::: Data extract :::

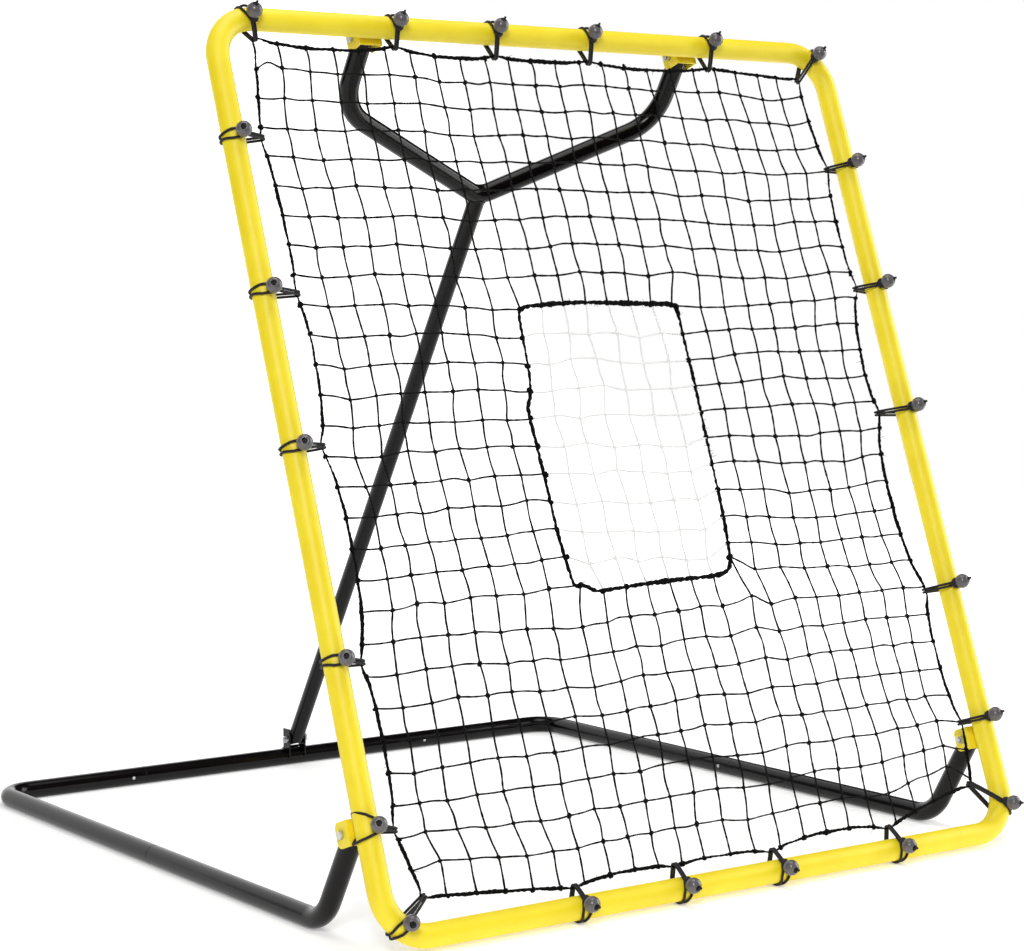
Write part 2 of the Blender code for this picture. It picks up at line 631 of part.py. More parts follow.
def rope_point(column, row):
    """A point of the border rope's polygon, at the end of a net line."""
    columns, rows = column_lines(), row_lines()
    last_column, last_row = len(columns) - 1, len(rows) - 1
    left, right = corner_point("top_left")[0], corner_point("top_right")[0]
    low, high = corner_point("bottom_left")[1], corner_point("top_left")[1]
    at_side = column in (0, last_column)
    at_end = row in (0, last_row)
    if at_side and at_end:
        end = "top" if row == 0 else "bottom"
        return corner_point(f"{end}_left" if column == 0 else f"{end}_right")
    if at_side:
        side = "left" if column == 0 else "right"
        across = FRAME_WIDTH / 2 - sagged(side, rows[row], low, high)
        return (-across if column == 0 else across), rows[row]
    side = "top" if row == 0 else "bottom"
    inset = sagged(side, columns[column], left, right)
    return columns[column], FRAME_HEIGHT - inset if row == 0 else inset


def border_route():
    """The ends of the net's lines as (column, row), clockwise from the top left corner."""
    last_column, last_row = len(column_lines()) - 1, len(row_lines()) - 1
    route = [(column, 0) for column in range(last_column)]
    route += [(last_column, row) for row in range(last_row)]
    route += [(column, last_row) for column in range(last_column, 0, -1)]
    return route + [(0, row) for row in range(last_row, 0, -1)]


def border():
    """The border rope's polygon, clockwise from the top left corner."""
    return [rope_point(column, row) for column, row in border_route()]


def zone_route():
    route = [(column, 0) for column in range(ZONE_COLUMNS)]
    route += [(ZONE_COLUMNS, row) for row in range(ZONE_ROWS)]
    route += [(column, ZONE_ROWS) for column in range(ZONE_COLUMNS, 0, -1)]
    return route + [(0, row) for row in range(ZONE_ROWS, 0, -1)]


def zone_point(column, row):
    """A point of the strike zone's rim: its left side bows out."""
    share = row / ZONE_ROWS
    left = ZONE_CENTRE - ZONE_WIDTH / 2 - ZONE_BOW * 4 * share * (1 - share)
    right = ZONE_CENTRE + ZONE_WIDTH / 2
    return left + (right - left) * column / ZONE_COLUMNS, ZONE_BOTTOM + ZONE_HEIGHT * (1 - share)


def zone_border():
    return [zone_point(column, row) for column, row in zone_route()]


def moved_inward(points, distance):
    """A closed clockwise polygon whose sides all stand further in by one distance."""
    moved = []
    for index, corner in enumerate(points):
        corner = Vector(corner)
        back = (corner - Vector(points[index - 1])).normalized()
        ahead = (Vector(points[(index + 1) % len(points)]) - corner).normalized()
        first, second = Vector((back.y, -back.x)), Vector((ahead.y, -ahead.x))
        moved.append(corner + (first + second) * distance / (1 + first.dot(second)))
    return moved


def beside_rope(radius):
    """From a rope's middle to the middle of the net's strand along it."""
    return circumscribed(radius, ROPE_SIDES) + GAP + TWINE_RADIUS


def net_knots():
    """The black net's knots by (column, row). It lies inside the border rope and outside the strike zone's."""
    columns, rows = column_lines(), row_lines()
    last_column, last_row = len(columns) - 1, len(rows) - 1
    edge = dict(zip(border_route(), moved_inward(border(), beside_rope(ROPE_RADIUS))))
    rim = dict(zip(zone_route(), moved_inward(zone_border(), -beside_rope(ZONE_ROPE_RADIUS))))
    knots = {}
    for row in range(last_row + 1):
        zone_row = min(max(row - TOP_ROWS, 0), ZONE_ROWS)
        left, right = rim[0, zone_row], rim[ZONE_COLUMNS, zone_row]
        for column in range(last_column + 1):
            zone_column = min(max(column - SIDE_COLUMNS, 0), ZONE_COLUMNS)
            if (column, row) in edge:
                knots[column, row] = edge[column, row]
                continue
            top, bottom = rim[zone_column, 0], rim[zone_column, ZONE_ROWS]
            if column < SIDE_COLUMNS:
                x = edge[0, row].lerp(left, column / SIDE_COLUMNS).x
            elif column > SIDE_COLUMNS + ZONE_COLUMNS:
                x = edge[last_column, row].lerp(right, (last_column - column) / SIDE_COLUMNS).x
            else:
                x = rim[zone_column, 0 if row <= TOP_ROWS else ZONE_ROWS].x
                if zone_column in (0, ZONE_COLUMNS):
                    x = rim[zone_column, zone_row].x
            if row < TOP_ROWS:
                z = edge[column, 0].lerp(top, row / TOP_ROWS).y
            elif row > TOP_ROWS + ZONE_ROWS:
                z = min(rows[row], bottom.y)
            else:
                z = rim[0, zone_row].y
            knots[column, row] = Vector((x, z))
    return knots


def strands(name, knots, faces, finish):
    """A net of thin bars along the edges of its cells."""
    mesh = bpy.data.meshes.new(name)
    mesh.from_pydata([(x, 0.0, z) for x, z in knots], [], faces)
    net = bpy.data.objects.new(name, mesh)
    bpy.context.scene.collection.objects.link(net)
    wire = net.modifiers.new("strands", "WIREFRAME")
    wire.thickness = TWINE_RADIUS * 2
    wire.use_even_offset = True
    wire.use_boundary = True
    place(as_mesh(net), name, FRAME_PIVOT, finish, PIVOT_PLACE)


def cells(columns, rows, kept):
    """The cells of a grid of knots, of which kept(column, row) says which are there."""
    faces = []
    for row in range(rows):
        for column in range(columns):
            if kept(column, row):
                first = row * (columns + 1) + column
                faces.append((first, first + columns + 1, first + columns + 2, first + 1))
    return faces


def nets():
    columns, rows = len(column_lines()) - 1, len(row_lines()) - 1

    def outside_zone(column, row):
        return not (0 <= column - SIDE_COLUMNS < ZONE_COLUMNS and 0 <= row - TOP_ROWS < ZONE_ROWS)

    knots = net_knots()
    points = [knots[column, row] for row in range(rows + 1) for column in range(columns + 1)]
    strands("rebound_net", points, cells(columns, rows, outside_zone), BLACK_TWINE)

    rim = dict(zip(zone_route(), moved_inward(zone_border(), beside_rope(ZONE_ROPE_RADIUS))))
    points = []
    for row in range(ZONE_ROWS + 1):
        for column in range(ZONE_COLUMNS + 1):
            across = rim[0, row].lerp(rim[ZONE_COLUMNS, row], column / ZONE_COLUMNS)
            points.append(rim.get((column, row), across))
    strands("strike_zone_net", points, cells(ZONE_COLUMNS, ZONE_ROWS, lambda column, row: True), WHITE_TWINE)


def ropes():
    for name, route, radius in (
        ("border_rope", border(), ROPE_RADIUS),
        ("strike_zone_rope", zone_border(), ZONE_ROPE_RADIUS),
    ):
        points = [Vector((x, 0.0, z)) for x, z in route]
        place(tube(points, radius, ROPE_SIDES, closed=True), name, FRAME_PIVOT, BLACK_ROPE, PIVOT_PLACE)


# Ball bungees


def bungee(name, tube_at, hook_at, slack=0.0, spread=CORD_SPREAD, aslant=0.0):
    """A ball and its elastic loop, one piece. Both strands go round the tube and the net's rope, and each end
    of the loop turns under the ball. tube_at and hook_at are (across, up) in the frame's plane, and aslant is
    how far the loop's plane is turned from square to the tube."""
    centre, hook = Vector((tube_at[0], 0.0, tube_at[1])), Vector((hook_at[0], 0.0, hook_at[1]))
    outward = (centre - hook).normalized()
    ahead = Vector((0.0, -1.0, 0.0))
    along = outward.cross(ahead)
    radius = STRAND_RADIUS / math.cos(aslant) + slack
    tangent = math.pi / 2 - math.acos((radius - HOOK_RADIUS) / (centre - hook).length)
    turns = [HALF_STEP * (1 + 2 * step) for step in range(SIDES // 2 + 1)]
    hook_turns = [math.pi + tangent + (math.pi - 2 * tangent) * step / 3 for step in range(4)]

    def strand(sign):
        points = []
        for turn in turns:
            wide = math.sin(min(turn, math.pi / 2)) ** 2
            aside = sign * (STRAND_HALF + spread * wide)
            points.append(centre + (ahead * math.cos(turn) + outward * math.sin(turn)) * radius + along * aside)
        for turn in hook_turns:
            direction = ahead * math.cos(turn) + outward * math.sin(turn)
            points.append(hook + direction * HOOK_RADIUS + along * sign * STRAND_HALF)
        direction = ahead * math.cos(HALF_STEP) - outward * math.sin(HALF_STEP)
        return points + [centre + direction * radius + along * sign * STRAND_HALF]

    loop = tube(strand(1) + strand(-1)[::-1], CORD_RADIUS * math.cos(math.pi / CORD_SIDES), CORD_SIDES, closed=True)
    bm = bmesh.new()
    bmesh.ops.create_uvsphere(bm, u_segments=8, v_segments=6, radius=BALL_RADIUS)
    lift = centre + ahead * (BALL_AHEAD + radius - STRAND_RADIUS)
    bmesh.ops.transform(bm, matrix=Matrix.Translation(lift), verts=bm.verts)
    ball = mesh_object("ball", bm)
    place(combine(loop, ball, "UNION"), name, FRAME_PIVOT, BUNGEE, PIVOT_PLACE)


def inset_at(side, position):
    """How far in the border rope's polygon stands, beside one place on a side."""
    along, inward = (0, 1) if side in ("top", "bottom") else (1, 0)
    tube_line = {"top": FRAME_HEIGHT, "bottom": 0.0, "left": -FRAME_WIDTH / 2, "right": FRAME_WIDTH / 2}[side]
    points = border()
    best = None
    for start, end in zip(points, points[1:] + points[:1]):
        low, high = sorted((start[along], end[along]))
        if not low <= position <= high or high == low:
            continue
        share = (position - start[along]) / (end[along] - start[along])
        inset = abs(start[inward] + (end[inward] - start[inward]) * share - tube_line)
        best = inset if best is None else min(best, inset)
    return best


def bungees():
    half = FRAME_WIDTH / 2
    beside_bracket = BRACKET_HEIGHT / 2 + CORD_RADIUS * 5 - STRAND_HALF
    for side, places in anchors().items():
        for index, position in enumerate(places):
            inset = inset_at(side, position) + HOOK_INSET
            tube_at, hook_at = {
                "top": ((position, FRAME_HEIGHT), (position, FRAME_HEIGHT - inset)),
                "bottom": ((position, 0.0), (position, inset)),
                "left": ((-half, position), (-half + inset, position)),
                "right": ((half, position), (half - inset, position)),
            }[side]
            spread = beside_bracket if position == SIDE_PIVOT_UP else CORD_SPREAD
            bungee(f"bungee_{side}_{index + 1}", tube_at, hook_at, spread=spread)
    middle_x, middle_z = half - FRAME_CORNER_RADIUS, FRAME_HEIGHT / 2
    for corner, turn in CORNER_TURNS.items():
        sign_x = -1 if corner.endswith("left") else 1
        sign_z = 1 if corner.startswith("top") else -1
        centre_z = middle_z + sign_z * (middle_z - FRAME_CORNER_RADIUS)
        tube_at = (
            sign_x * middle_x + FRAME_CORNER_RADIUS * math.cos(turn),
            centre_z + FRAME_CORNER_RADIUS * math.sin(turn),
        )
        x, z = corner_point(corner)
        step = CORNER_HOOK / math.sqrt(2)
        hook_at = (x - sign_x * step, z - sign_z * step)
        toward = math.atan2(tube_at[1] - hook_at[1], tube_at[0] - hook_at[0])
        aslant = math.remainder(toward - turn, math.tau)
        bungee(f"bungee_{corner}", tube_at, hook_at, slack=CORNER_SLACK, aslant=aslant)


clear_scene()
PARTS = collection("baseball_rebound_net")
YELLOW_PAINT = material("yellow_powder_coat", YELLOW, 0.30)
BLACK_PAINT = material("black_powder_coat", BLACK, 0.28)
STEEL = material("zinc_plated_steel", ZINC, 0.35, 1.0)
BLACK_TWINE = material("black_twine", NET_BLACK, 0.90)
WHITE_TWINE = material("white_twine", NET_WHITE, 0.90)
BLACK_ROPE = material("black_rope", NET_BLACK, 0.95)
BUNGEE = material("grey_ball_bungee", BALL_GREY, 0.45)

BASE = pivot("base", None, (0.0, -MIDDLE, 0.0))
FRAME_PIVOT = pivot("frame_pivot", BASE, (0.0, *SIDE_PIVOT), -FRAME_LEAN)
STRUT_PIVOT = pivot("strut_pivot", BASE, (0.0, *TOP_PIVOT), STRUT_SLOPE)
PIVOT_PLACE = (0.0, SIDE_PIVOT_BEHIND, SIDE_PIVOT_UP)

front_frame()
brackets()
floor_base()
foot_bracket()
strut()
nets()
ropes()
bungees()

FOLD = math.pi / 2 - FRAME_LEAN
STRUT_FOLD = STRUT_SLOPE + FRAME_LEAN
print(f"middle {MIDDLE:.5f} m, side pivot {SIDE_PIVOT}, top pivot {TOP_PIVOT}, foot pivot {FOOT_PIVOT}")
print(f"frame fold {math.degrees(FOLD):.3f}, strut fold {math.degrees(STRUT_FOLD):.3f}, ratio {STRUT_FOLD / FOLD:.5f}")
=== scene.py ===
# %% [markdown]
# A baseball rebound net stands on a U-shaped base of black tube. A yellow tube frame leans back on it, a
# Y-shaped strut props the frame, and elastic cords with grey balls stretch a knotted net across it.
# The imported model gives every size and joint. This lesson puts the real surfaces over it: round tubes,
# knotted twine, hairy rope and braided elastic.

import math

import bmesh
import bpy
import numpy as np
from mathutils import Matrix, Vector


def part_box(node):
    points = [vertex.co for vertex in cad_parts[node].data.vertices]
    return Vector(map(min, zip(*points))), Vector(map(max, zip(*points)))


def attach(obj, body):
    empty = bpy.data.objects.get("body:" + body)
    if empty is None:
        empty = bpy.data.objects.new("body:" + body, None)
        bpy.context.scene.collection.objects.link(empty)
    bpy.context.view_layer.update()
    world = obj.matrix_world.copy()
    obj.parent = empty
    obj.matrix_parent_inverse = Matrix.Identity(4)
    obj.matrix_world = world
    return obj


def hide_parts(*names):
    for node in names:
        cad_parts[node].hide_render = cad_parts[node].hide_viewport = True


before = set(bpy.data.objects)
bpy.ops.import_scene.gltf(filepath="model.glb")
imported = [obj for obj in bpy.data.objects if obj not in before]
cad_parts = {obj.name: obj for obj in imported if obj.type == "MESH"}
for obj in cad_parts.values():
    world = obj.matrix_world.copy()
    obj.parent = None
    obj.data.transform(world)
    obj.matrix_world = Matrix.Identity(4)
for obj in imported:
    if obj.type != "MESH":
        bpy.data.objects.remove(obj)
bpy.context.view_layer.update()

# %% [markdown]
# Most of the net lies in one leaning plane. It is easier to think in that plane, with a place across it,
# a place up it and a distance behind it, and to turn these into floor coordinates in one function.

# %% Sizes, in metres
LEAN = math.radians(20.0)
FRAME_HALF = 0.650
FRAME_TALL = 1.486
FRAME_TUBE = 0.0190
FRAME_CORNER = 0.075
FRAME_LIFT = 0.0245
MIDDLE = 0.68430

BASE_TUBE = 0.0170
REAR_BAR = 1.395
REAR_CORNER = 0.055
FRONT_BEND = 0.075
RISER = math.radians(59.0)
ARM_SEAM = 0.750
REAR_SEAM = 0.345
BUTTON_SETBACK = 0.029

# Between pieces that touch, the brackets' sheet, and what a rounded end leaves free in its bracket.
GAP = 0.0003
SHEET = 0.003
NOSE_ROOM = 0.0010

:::

Starting at the top of the data above, repeat every line exactly until the line containing "return columns[column], FRAME_HEIGHT" has been given, then stop.

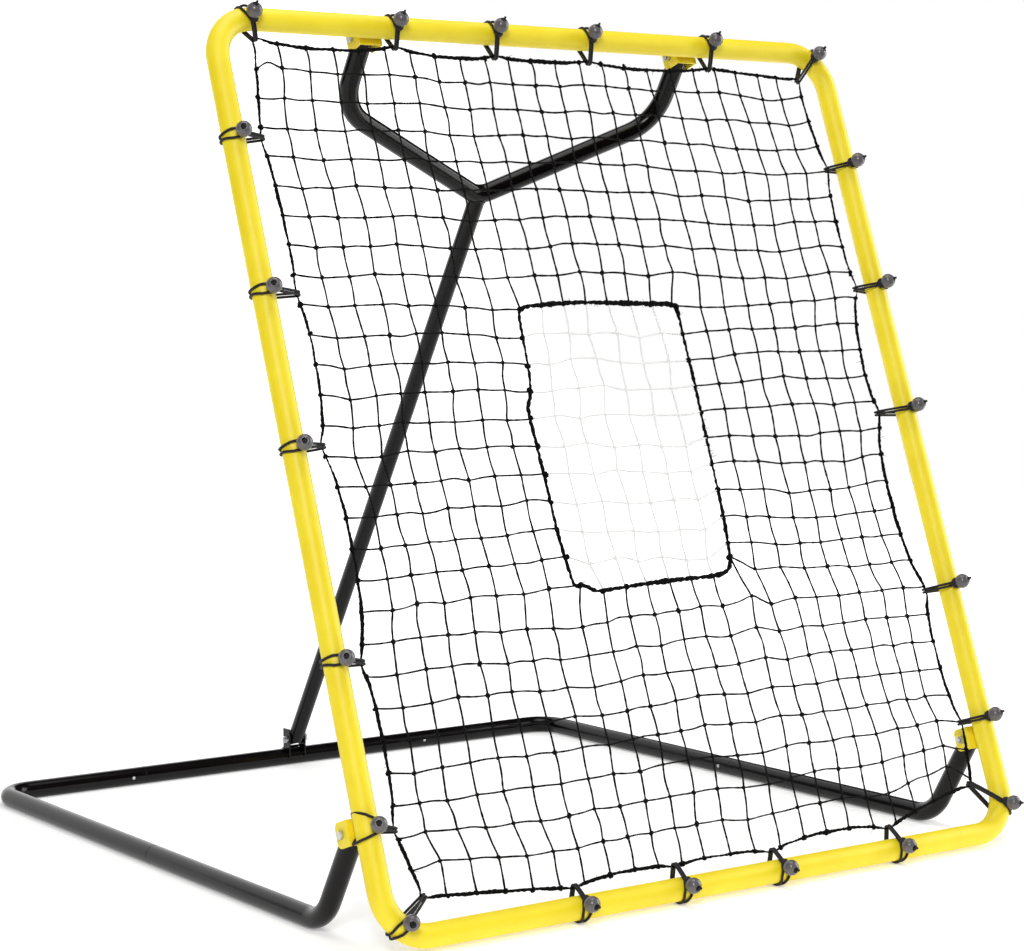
Write part 2 of the Blender code for this picture. It picks up at line 631 of part.py. More parts follow.
def rope_point(column, row):
    """A point of the border rope's polygon, at the end of a net line."""
    columns, rows = column_lines(), row_lines()
    last_column, last_row = len(columns) - 1, len(rows) - 1
    left, right = corner_point("top_left")[0], corner_point("top_right")[0]
    low, high = corner_point("bottom_left")[1], corner_point("top_left")[1]
    at_side = column in (0, last_column)
    at_end = row in (0, last_row)
    if at_side and at_end:
        end = "top" if row == 0 else "bottom"
        return corner_point(f"{end}_left" if column == 0 else f"{end}_right")
    if at_side:
        side = "left" if column == 0 else "right"
        across = FRAME_WIDTH / 2 - sagged(side, rows[row], low, high)
        return (-across if column == 0 else across), rows[row]
    side = "top" if row == 0 else "bottom"
    inset = sagged(side, columns[column], left, right)
    return columns[column], FRAME_HEIGHT - inset if row == 0 else inset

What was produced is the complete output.